By painting and filming on site, analysing archive material and interviewing elderly residents of Saida who still remember the Hammam when it was operating as a bathhouse, Young has pieced together a complex mosaic of what Hammam Al-Jadeed was, what it represented for the community and what it could be in the future.

Not only was it a place where local multi-religion multi-ethnic communities would meet and mix, it was also used to hold infamous wedding ceremonies. By reviving these stories through the lens of the present, it is hoped that exhibition can celebrate what different communities have in common, and inspire us going forward.

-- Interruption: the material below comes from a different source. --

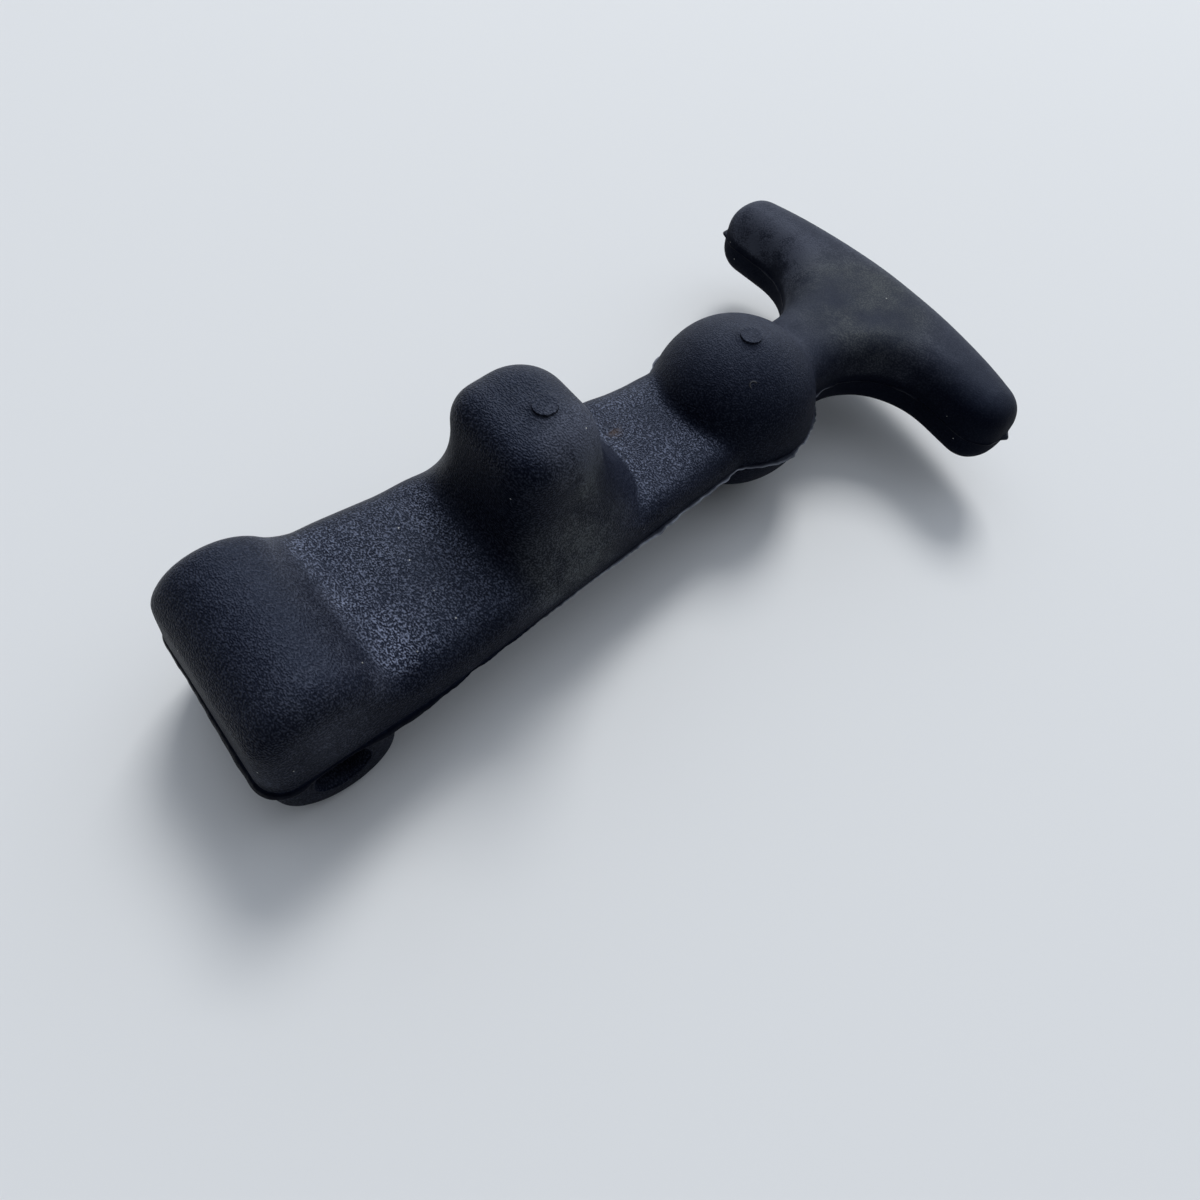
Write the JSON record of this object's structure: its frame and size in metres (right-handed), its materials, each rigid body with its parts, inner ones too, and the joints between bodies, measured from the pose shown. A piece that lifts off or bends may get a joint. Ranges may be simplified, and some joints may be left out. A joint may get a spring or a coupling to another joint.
{
  "type": "rubber t draw latch",
  "caption": "One-piece black rubber draw latch: hinge foot with a pin bore, waisted strap, thumb knob, ball that holds behind a forked keeper, and a T grip.",
  "frame": {"origin": "middle of the hinge-pin bore", "axes": "+X along the strap from the pin to the T grip, +Y along the pin bore, +Z out of the face with the knob"},
  "size_m": [0.1397, 0.0676, 0.0411],
  "materials": {
    "rubber": "moulded EPDM, fine leather grain on the strap, matte elsewhere, dusty bloom"
  },
  "bodies": {
    "root": {"latch_strap": "rubber"}
  },
  "joints": []
}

As well as a freely accessible art exhibition and museum, there will be documentary film screenings (featuring films by Tom Young, Tony H/Khoury and Jad Kas), concerts, theatrical performances and historical lectures on site. Shuttle buses from Beirut to Saida will be provided to bring people to these events. One of the featured lectures ‘Saida Through Visitors’ Eyes’ will be given by His Honour Christopher Young, the artist’s father, an academic historian and retired Judge. He has collected many antiquarian books about British and French travelers to Lebanon over the past 400 years; he will explore how they described Saida, placing various accounts within the historical context of regional events.

Hammam Al-Jadeed will also be a site of education: a series of art workshops for local school children, university students, orphans and refugee children on Wednesday and Friday mornings.

Local craftsmen are being employed to make preparations for the exhibition including hand-made frames for the paintings, a purpose-built light & sound system, and further site renovations to engage and benefit the local community.